Equinor ASA on Wednesday reported $1.67 billion in adjusted net income for the second quarter, down 31 percent from the same three-month period last year as weaker liquids prices offset stronger gas prices and production.
Adjusted earnings per share came at $0.64, compared to $0.84 for Q2 2024. That fell short of the consensus estimate of $0.66 by analysts who took part in Equinor’s quarterly polling.
The Norwegian majority state-owned energy major declared a dividend of $0.37 per share for Q2 2025. The board agreed to keep the share buyback pace at $1.265 billion.
Equinor has now completed $2.465 billion toward a 2025 repurchase program of up to $5 billion. It expects total capital distribution this year to be $9 billion.
Net income before adjustment for nonrecurring items was $1.32 billion, down 30 percent year-on-year.
Equinor logged 2.1 million barrels of oil equivalent a day (boed) in equity production in the April-June quarter, up two percent year-over-year.
Norwegian equity natural gas production and equity liquids production averaged 704,000 boed and 655,000 boed respectively. “New production from the Johan Castberg field reaching plateau and Halten East contributed.

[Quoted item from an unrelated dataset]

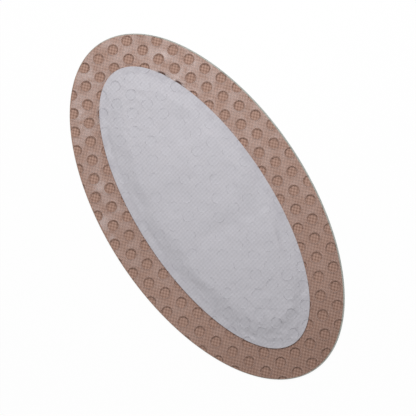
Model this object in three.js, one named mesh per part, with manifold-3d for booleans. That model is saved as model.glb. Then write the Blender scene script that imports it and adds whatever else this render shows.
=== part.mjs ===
// Oval silicone bordered wound dressing, lying flat with its wound side up.
//
// Four sheets are laid on each other: a tan woven backing, a soft absorbent core, a white
// facing sheet that drapes over the core and runs out past it as a thin flange, and a clear
// silicone gel sheet that drapes over all of them. The gel sheet is perforated by a staggered
// pattern of round holes, which its outline cuts through.
//
// Millimetres, +Z up. The origin is the centre of the backing's underside, +X is the long
// axis and +Y the short one.

import * as THREE from 'three';
import { mergeVertices } from 'three/addons/utils/BufferGeometryUtils.js';
import Module from 'manifold-3d';

const wasm = await Module();
wasm.setup();

// Backing sheet
const BACKING_LENGTH = 115.6;
const BACKING_WIDTH = 59.8;
const BACKING_THICKNESS = 0.4;

// White facing sheet, set in from the backing's outline by the adhesive border
const BORDER_WIDTH_AT_ENDS = 9.55;
const BORDER_WIDTH_AT_SIDES = 10.35;
const FACING_SHIFT_X = 0.2;
const FACING_SHIFT_Y = -0.6;
const FACING_THICKNESS = 0.35;

// Absorbent core: its foot is set in from the facing's edge by the flange, and its top from
// its foot by the slopes, of which the one on the +Y side is the steepest
const FLANGE_WIDTH_AT_ENDS = 3.0;
const FLANGE_WIDTH_AT_SIDES = 3.0;
const CORE_HEIGHT = 1.2;
const CORE_EDGE_HEIGHT = 0.2;
const SLOPE_WIDTH_AT_ENDS = 3.4;
const SLOPE_WIDTH_AT_PLUS_Y = 1.0;
const SLOPE_WIDTH_AT_MINUS_Y = 3.6;

// Silicone sheet: the backing's size, laid a little off centre
const SILICONE_THICKNESS = 0.3;
const SILICONE_SHIFT_X = 0.1;
const SILICONE_SHIFT_Y = 0.4;

// Perforations of the silicone sheet: holes in rows across the sheet, every second row
// moved by half a pitch
const HOLE_DIAMETER = 3.0;
const HOLE_PITCH = 5.0;
const ROW_SPACING = 5.0;
const PATTERN_SHIFT_X = 0.9;
const PATTERN_SHIFT_Y = -1.0;
const PATTERN_TURN_DEGREES = -0.74;

// How a sheet drapes: the run over which it climbs an edge, and the clearance it keeps to
// the curved face below it
const DRAPE_RUN = 0.5;
const DRAPE_CLEARANCE = 0.05;

// Facets
const OUTLINE_SIDES = 64;
const SLOPE_STEPS = 3;
const HOLE_SIDES = 8;

// Ellipses that the sheets share. Each is a centre and two full axes.

const backingOutline = {
  x: 0,
  y: 0,
  length: BACKING_LENGTH,
  width: BACKING_WIDTH,
};

const siliconeOutline = {
  x: SILICONE_SHIFT_X,
  y: SILICONE_SHIFT_Y,
  length: BACKING_LENGTH,
  width: BACKING_WIDTH,
};

const facingOutline = {
  x: FACING_SHIFT_X,
  y: FACING_SHIFT_Y,
  length: BACKING_LENGTH - 2 * BORDER_WIDTH_AT_ENDS,
  width: BACKING_WIDTH - 2 * BORDER_WIDTH_AT_SIDES,
};

const coreFoot = {
  x: facingOutline.x,
  y: facingOutline.y,
  length: facingOutline.length - 2 * FLANGE_WIDTH_AT_ENDS,
  width: facingOutline.width - 2 * FLANGE_WIDTH_AT_SIDES,
};

const coreTop = {
  x: coreFoot.x,
  y: coreFoot.y + (SLOPE_WIDTH_AT_MINUS_Y - SLOPE_WIDTH_AT_PLUS_Y) / 2,
  length: coreFoot.length - 2 * SLOPE_WIDTH_AT_ENDS,
  width: coreFoot.width - SLOPE_WIDTH_AT_MINUS_Y - SLOPE_WIDTH_AT_PLUS_Y,
};

function grown(ellipse, margin) {
  return { ...ellipse, length: ellipse.length + 2 * margin, width: ellipse.width + 2 * margin };
}

function between(from, to, share) {
  const mix = (key) => THREE.MathUtils.lerp(from[key], to[key], share);
  return { x: mix('x'), y: mix('y'), length: mix('length'), width: mix('width') };
}

// A ring is an ellipse at a height.
function ring(ellipse, z) {
  return { ...ellipse, z };
}

// The core's upper surface as rings, from its foot's upper edge to the rim of its flat top.
// The slope eases in and out, as pressed foam does.
function coreSurface() {
  const rings = [];
  for (let step = 0; step <= SLOPE_STEPS; step += 1) {
    const share = step / SLOPE_STEPS;
    const rise = THREE.MathUtils.smoothstep(share, 0, 1);
    const height = THREE.MathUtils.lerp(CORE_EDGE_HEIGHT, CORE_HEIGHT, rise);
    rings.push(ring(between(coreFoot, coreTop, share), BACKING_THICKNESS + height));
  }
  return rings;
}

function lifted(rings, height) {
  return rings.map((each) => ({ ...each, z: each.z + height }));
}

// The facing's underside, from its outline to the rim of its flat middle: flat on the
// backing, up the core's edge, and over the core at the drape clearance.
function facingUnderside() {
  return [
    ring(facingOutline, BACKING_THICKNESS),
    ring(grown(coreFoot, DRAPE_RUN), BACKING_THICKNESS),
    ...lifted(coreSurface(), DRAPE_CLEARANCE),
  ];
}

// The silicone's underside, from its outline inwards: flat on the backing, up the facing's
// edge, flat on the flange, and over the raised middle at the drape clearance.
function siliconeUnderside() {
  const [facingEdge, flangeRim, ...raised] = lifted(facingUnderside(), FACING_THICKNESS);
  return [
    ring(siliconeOutline, BACKING_THICKNESS),
    ring(grown(facingOutline, DRAPE_RUN), BACKING_THICKNESS),
    grown(facingEdge, DRAPE_CLEARANCE),
    flangeRim,
    ...lifted(raised, DRAPE_CLEARANCE),
  ];
}

// A closed solid lofted through rings. They run from the rim of the flat underside, out to
// the edge and back in to the rim of the flat top.
function loft(rings) {
  const positions = [];
  const triangles = [];
  const addRing = (each) => {
    const first = positions.length / 3;
    for (let side = 0; side < OUTLINE_SIDES; side += 1) {
      const angle = (side / OUTLINE_SIDES) * 2 * Math.PI;
      positions.push(
        each.x + (each.length / 2) * Math.cos(angle),
        each.y + (each.width / 2) * Math.sin(angle),
        each.z,
      );
    }
    return first;
  };
  const addCentre = (each) => {
    positions.push(each.x, each.y, each.z);
    return positions.length / 3 - 1;
  };
  const starts = rings.map(addRing);
  const underCentre = addCentre(rings[0]);
  const topCentre = addCentre(rings[rings.length - 1]);
  const lastStart = starts[starts.length - 1];
  for (let side = 0; side < OUTLINE_SIDES; side += 1) {
    const next = (side + 1) % OUTLINE_SIDES;
    triangles.push(underCentre, starts[0] + next, starts[0] + side);
    triangles.push(topCentre, lastStart + side, lastStart + next);
    for (let row = 0; row + 1 < starts.length; row += 1) {
      const here = starts[row];
      const there = starts[row + 1];
      triangles.push(here + side, here + next, there + next);
      triangles.push(here + side, there + next, there + side);
    }
  }
  const geometry = new THREE.BufferGeometry();
  geometry.setAttribute('position', new THREE.Float32BufferAttribute(positions, 3));
  geometry.setIndex(triangles);
  return geometry;
}

// A sheet of even thickness over an underside given from its outline inwards.
function sheet(underside, thickness) {
  return loft([...underside.slice().reverse(), ...lifted(underside, thickness)]);
}

// Booleans

function toManifold(geometry) {
  const bare = geometry.clone();
  bare.deleteAttribute('normal');
  bare.deleteAttribute('uv');
  const merged = mergeVertices(bare);
  const mesh = new wasm.Mesh({
    numProp: 3,
    vertProperties: new Float32Array(merged.attributes.position.array),
    triVerts: new Uint32Array(merged.index.array),
  });
  return new wasm.Manifold(mesh);
}

function toGeometry(manifold) {
  const mesh = manifold.getMesh();
  const geometry = new THREE.BufferGeometry();
  geometry.setAttribute('position', new THREE.BufferAttribute(mesh.vertProperties, 3));
  geometry.setIndex(new THREE.BufferAttribute(mesh.triVerts, 1));
  return geometry;
}

// Centres of all the holes that reach into the silicone's outline, whole or cut by it.
function holeCentres() {
  const turn = THREE.MathUtils.degToRad(PATTERN_TURN_DEGREES);
  const pivot = new THREE.Vector2(PATTERN_SHIFT_X, PATTERN_SHIFT_Y);
  const reach = grown(siliconeOutline, HOLE_DIAMETER / 2);
  const rows = Math.ceil(reach.length / ROW_SPACING / 2) + 1;
  const columns = Math.ceil(reach.width / HOLE_PITCH / 2) + 1;
  const centres = [];
  for (let row = -rows; row <= rows; row += 1) {
    const stagger = row % 2 === 0 ? 0 : HOLE_PITCH / 2;
    for (let column = -columns; column <= columns; column += 1) {
      const centre = new THREE.Vector2(row * ROW_SPACING, column * HOLE_PITCH + stagger);
      centre.add(pivot).rotateAround(pivot, turn);
      const across = (centre.x - reach.x) / (reach.length / 2);
      const up = (centre.y - reach.y) / (reach.width / 2);
      if (Math.hypot(across, up) < 1) {
        centres.push(centre);
      }
    }
  }
  return centres;
}

function perforated(solid) {
  const sheets = BACKING_THICKNESS + CORE_HEIGHT + FACING_THICKNESS + SILICONE_THICKNESS;
  const radius = HOLE_DIAMETER / 2;
  const punch = new THREE.CylinderGeometry(radius, radius, 4 * sheets, HOLE_SIDES);
  punch.rotateX(Math.PI / 2);
  punch.rotateZ(Math.PI / HOLE_SIDES);
  const punches = holeCentres().map((centre) => {
    return toManifold(punch.clone().translate(centre.x, centre.y, 0));
  });
  const holes = wasm.Manifold.union(punches);
  return toGeometry(toManifold(solid).subtract(holes));
}

// The four sheets

function backingGeometry() {
  const outline = new THREE.Shape();
  outline.absellipse(
    backingOutline.x,
    backingOutline.y,
    backingOutline.length / 2,
    backingOutline.width / 2,
    0,
    2 * Math.PI,
  );
  return new THREE.ExtrudeGeometry(outline, {
    depth: BACKING_THICKNESS,
    bevelEnabled: false,
    curveSegments: OUTLINE_SIDES / 2,
  });
}

function coreGeometry() {
  return loft([ring(coreFoot, BACKING_THICKNESS), ...coreSurface()]);
}

function facingGeometry() {
  return sheet(facingUnderside(), FACING_THICKNESS);
}

function siliconeGeometry() {
  return perforated(sheet(siliconeUnderside(), SILICONE_THICKNESS));
}

const wovenTan = new THREE.MeshStandardMaterial({ color: 0xb08e7e, roughness: 0.9, metalness: 0 });
const foamWhite = new THREE.MeshStandardMaterial({ color: 0xd9d7d6, roughness: 0.95, metalness: 0 });
const facingWhite = new THREE.MeshStandardMaterial({ color: 0xc4c3c9, roughness: 0.85, metalness: 0 });
const clearGel = new THREE.MeshStandardMaterial({
  color: 0xd3c3ba,
  roughness: 0.4,
  metalness: 0,
  transparent: true,
  opacity: 0.45,
});

function piece(name, geometry, material) {
  geometry.computeVertexNormals();
  const mesh = new THREE.Mesh(geometry, material);
  mesh.name = name;
  return mesh;
}

const dressing = new THREE.Group();
dressing.add(
  piece('backing_fabric', backingGeometry(), wovenTan),
  piece('absorbent_core', coreGeometry(), foamWhite),
  piece('pad_facing', facingGeometry(), facingWhite),
  piece('silicone_contact_layer', siliconeGeometry(), clearGel),
);

export default dressing;
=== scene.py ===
"""Silicone bordered wound dressing, lying flat with its wound side up.

Four sheets lie on each other: a tan woven backing, a soft core, a white facing and a clear
perforated silicone gel. Metres, +Z up, in the frame of the construction model.
"""

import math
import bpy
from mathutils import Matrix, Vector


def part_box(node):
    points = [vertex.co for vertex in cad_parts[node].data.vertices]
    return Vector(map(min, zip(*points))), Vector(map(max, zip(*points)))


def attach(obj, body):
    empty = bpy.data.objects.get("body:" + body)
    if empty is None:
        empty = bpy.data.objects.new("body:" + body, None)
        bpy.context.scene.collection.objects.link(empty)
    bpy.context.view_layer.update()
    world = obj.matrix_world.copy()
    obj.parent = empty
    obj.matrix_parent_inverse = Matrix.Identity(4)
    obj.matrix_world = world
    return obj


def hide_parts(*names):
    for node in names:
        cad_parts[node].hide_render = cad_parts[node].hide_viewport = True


bl_info = {
    "name": "Silicone bordered wound dressing",
    "version": (1, 0, 0),
    "blender": (4, 5, 0),
    "location": "View3D > Sidebar > Dressing",
    "description": "Models an oval wound dressing with a perforated silicone face",
    "category": "Add Mesh",
}

import bpy
import numpy as np
from mathutils import Matrix, Vector

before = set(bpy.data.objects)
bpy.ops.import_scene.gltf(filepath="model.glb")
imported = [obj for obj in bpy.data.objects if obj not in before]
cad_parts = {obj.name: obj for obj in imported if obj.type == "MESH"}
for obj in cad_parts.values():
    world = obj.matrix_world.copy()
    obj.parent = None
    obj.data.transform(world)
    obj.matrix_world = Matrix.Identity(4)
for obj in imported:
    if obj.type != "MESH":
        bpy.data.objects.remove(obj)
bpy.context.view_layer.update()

MM = 0.001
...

Together, this offset natural decline, impact from the turnaround at Hammerfest LNG and maintenance at the Kollsnes processing plant”, Equinor said.
In the U.S., Equinor’s equity gas and liquids production totaled 283,000 boed and 147 boed respectively. “The acquisition of additional interests in U.S. onshore assets in 2024, and higher production from these assets, contributed to a 28 percent increase in oil and gas production from U.S. in the second quarter, compared to the same period last year”, Equinor said.

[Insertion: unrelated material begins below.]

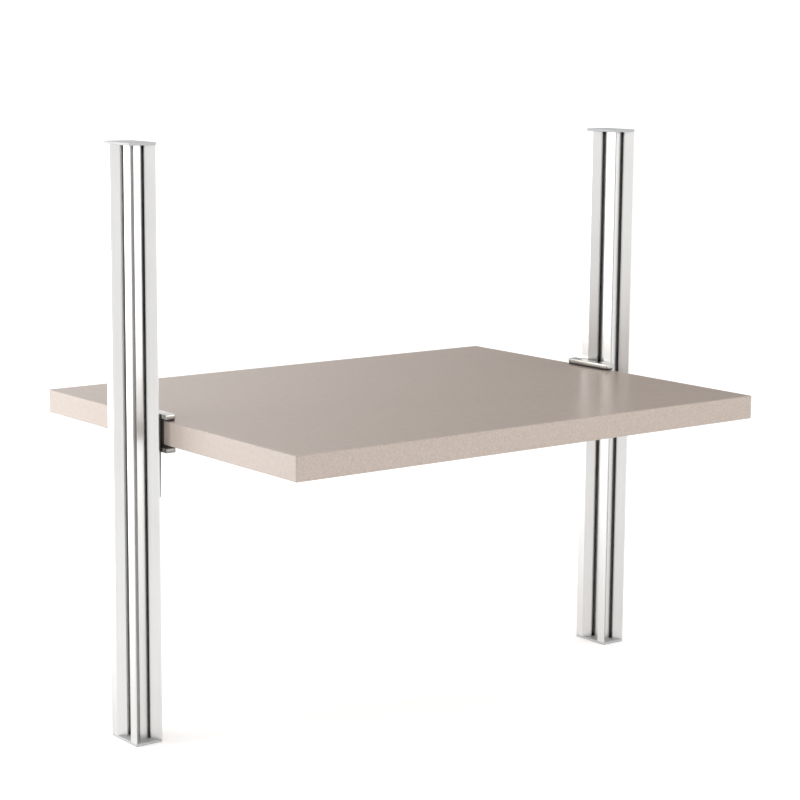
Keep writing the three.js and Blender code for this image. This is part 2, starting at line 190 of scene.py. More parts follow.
def add_sky_part(tree, place, toward, closeness, brightness):
    """A brightness that goes from one value to another as the sky's direction nears a given one."""
    angle = tree.nodes.new("ShaderNodeVectorMath")
    angle.operation = "DOT_PRODUCT"
    angle.inputs[1].default_value = Vector(toward).normalized()
    tree.links.new(place.outputs["Generated"], angle.inputs[0])
    return range_to(tree, angle.outputs["Value"], closeness, brightness, "SMOOTHSTEP")


def make_sky():
    """A sky whose brightness is the product of its parts, and which the camera sees plain."""
    world = bpy.data.worlds.new("studio_sky")
    world.use_nodes = True
    tree = world.node_tree
    background = tree.nodes["Background"]
    background.inputs["Color"].default_value = SKY_COLOR
    place = tree.nodes.new("ShaderNodeTexCoord")
    total, *parts = [add_sky_part(tree, place, *part) for part in SKY_PARTS]
    for part in parts:
        product = tree.nodes.new("ShaderNodeMath")
        product.operation = "MULTIPLY"
        tree.links.new(total, product.inputs[0])
        tree.links.new(part, product.inputs[1])
        total = product.outputs["Value"]
    rays = tree.nodes.new("ShaderNodeLightPath")
    strength = tree.nodes.new("ShaderNodeMix")
    strength.inputs["B"].default_value = SKY_STRENGTH
    tree.links.new(rays.outputs["Is Camera Ray"], strength.inputs["Factor"])
    tree.links.new(total, strength.inputs["A"])
    tree.links.new(strength.outputs["Result"], background.inputs["Strength"])
    bpy.context.scene.world = world
    return world


print("sky made:", make_sky().name, "with", len(SKY_PARTS), "parts")

# %% [markdown]
# ### Soft lights
#
# Two soft panels stand where the left upright mirrors them: one at the back left for its outer face, and
# one in front on the right for its front and the floor of its slot. The right upright mirrors what lies
# beside them, so its slot stays greyer, as in the picture. One big lamp would be simpler, but it would
# shine in all the slots alike. A small light at the left, a little above the board, draws the upright's
# shadow on the board's end. The camera itself sees none of the three.

# %% Soft lights
BOARD_MIDDLE = (0.0, 0.0, 0.32)
LEFT_CLAMP = (-0.3, 0.0, 0.32)


def add_soft_light(name, place, target, size, power):
    light = bpy.data.lights.new(name, "AREA")
    light.shape = "RECTANGLE"
    light.size, light.size_y = size
    light.energy = power
    holder = bpy.data.objects.new(name, light)
    bpy.context.scene.collection.objects.link(holder)
    holder.location = place
    holder.rotation_euler = (Vector(target) - Vector(place)).to_track_quat("-Z", "Y").to_euler()
    holder.visible_camera = False
    return holder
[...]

International upstream production excluding the U.S. fell year-on-year due to Equinor’s exits from Azerbaijan and Nigeria, completed 2024. However, Angola, Argentina and Brazil saw increases.
Equinor expects to grow annual production by four percent this year, despite an expected impact of 30,000 boed from scheduled maintenance.

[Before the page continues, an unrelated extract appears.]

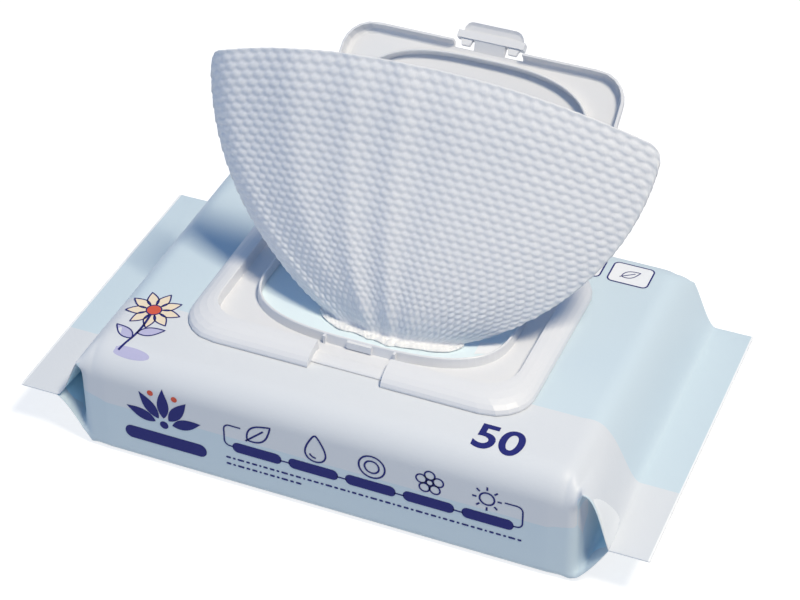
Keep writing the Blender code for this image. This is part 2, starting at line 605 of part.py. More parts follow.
def make_lid(material):
    axis = np.array([0.0, HINGE_Y, HINGE_Z])
    points, faces = loft(lid_rings())
    lid = make_object("lid", points - axis, faces, material)
    bar_back = LID_FRONT - TAB_BAR_BACK
    bar_front = bar_back - TAB_BAR_DEPTH
    slot_back = LID_FRONT + TAB_SLOT_DEPTH
    top = LID_TOP - 0.1
    bar_foot = top - TAB_BAR_HEIGHT
    stem = [(slot_back + 0.5, LID_UNDERSIDE), (slot_back, LID_UNDERSIDE), (bar_back - 0.5, bar_foot),
            (bar_back - 0.5, top), (slot_back + 0.5, top)]
    parts = [
        ("cut_tab_slots", box(-NOTCH_HALF_WIDTH, NOTCH_HALF_WIDTH, LID_FRONT - 1.0, slot_back,
                              LID_FOOT - 1.0, LID_TOP + 1.0), "DIFFERENCE"),
        ("tab_stem", extrude_x(stem, -TAB_STEM_HALF_WIDTH, TAB_STEM_HALF_WIDTH), "UNION"),
        ("tab_bar", box(LID_CLEARANCE - NOTCH_HALF_WIDTH, NOTCH_HALF_WIDTH - LID_CLEARANCE, bar_front, bar_back,
                        bar_foot, top), "UNION"),
        ("tab_lip", lip_shape(bar_front, top), "UNION"),
        ("hinge_web", box(-WEB_HALF_LENGTH, WEB_HALF_LENGTH, LID_BACK - 0.9, HINGE_Y - SEAT_GAP / 2.0,
                          HINGE_Z - WEB_THICKNESS / 2.0, HINGE_Z + WEB_THICKNESS / 2.0), "UNION"),
    ]
    hook_top = LID_UNDERSIDE - 0.2
    for side, x in (("left", -HOOK_X), ("right", HOOK_X)):
        parts.append(("tab_hook_" + side, hook_shape(x, bar_back, hook_top), "UNION"))
    for name, shape, operation in parts:
        helper = tool(name, shape, axis)
        helper.parent = lid
        combine(lid, helper, operation)
    lid.location = axis * MM
    lid.rotation_euler = (-math.radians(OPEN_ANGLE), 0.0, 0.0)
    return lid


def main():
    remove_everything()
    film = finish_material("printed_film", (0.61, 0.72, 0.78), 0.42)
    plastic = finish_material("white_plastic", (0.78, 0.78, 0.80), 0.38)
    cloth = finish_material("wipe_cloth", (0.74, 0.75, 0.79), 0.9)
    make_pouch(film)
    make_stack(cloth)
    make_pulled_wipe(cloth)
    make_frame(plastic)
    make_lid(plastic)


main()
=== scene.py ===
# %% [markdown]
# # An open pack of wet wipes
#
# This lesson dresses a wipes pack: a pouch of printed film, a white moulded closure that stands open,
# and one embossed wipe that fans out of the slot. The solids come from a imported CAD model. They are
# loaded as a fixed frame, and every new piece is laid on them in the same coordinates, in metres.

import math

import bmesh
import bpy
import numpy as np
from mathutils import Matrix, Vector


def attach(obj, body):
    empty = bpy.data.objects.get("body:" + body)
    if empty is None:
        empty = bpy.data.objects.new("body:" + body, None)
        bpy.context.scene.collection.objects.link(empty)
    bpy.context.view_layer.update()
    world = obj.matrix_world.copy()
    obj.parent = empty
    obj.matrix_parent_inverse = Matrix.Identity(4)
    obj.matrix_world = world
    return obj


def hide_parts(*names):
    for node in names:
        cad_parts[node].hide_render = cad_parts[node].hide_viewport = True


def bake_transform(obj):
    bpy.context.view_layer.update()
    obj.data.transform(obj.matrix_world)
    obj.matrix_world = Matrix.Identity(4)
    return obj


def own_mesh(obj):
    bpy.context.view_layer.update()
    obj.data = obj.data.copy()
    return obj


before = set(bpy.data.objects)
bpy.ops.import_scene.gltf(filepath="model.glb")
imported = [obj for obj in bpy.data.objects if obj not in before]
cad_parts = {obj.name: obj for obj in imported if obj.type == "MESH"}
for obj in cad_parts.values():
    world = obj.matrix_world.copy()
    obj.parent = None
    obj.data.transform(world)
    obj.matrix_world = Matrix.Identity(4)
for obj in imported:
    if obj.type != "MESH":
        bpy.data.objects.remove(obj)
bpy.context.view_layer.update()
MM = 0.001
print("frame nodes:", sorted(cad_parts))

# %% [markdown]
# ## Camera
#
# A product photo like this one is taken with a long lens, so that the pack's edges stay nearly
# parallel. The camera stands in front of the pack, to the right and above, and the lens is fitted to
# the pack's straight edges.

# %% Camera
CAMERA_AT = Vector((0.25020, -0.59651, 0.55837))
LOOKS_AT = Vector((-0.0201, 0.0562, 0.0))
lens = bpy.data.cameras.new("camera")
lens.lens, lens.sensor_width, lens.clip_start = 102.4, 36.0, 0.01
camera = bpy.data.objects.new("camera", lens)
bpy.context.scene.collection.objects.link(camera)
camera.location = CAMERA_AT
camera.rotation_euler = (LOOKS_AT - CAMERA_AT).to_track_quat("-Z", "Y").to_euler()
bpy.context.scene.camera = camera
print("camera distance", round((LOOKS_AT - CAMERA_AT).length, 3))

# %% [markdown]
# ## Mesh helpers
#
# Most pieces here are a grid of points worked out with numpy: rows run along one parameter, columns
# along the other. A closed skin wraps one of the two. The helpers turn such a grid into quads.

# %% Grid helpers
def quads_between(index):
    """Quads between the neighbouring rows and columns of an array of point numbers."""
    return np.stack([index[:-1, :-1], index[:-1, 1:], index[1:, 1:], index[1:, :-1]], -1).reshape(-1, 4)


def grid_quads(rows, columns, wrap_columns=False):
    """Quads of a grid of rows x columns points, numbered row by row."""
    index = np.arange(rows * columns).reshape(rows, columns)
    if wrap_columns:
        index = np.hstack([index, index[:, :1]])
    return quads_between(index)


def mesh_object(name, points, faces, outwards=True, smooth=True):
    """A mesh object at the origin from an array of points in millimetres."""
    mesh = bpy.data.meshes.new(name)
    corners = np.asarray(points, float).reshape(-1, 3) * MM
    mesh.from_pydata(corners.tolist(), [], [list(map(int, face)) for face in faces])
    if outwards:
        bm = bmesh.new()
        bm.from_mesh(mesh)
        bmesh.ops.recalc_face_normals(bm, faces=bm.faces)
        bm.to_mesh(mesh)
        bm.free()
    if smooth:
        mesh.shade_smooth()
    thing = bpy.data.objects.new(name, mesh)
    bpy.context.scene.collection.objects.link(thing)
    return thing


def tube_object(name, rings):
    """A closed tube through rings of points, with a face over each end."""
    rows, around = rings.shape[:2]
    faces = grid_quads(rows, around, wrap_columns=True).tolist()
    faces += [list(range(around)), list(range((rows - 1) * around, rows * around))]
    return mesh_object(name, rings, faces)


def ribbon(path, tangent, width):
    """Both edges of a ribbon along a flat path: the path minus and plus half the width along its normal."""
    tangent = tangent / np.maximum(np.linalg.norm(tangent, axis=1, keepdims=True), 1e-9)
    side = np.stack([-tangent[:, 1], tangent[:, 0]], -1) * width / 2
    return np.stack([path - side, path + side], 1)


print("one grid of 3 x 3 points has", len(grid_quads(3, 3)), "quads")

# %% [markdown]
# ## Shape of the film
#
# The pouch is a tube of film, sealed flat at both ends, with its sides folded inwards near the seals.
# Its section is a function of the place along the pack, x, and of a walk round the tube. Lofting a
# few rings by hand would show facets on the soft shoulders, so the section is a formula.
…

Liquids sales totaled 262.3 million barrels, up three percent year-on-year. Gas sales totaled 16.3 billion cubic meters (575.63 billion cubic feet), up six percent.
Equinor’s liquids prices in Norway and the U.S. dropped 19 percent and 17 percent year-on-year respectively, while its international liquids prices excluding the U.S. declined 20 percent.
On the other hand average gas prices in Norway and the U.S. increased 25 percent and 83 percent respectively. Equinor’s average prices for piped gas in Europe and the U.S. climbed 21 percent and 78 percent respectively.
In renewables, Equinor increased its power generation 24 percent year-on-year to 0.78 terawatt hours (tWh) in Q2 2025, driven by Dudgeon, Sheringham Shoal and Dogger Bank A. The bulk of the renewables output was onshore (0.41 tWh), mostly in Brazil.
Equinor booked $955 million in impairments from its offshore wind assets in the U.S. “The offshore wind industry is facing major financial and regulatory challenges in the U.S.”, Equinor said. “Reduced expected synergies from future offshore wind projects resulting from regulatory changes and increased exposure to tariffs impacted the project economics negatively in the second quarter 2025”.
Revenue and other income for Q2 2025 totaled $25.15 billion, down two percent year-on-year. Net operating income was $5.72 billion, down 25 percent year-on-year. Operating activities registered $2.48 billion in cash flows
Equinor had $9.47 billion in cash and cash equivalents at the end of Q2 2025. Current assets totaled $45.15 billion.
Current liabilities totaled $36.82 billion, the bulk of which is a current tax payable of $11.86 billion, while finance debt accounted for $8.64 billion.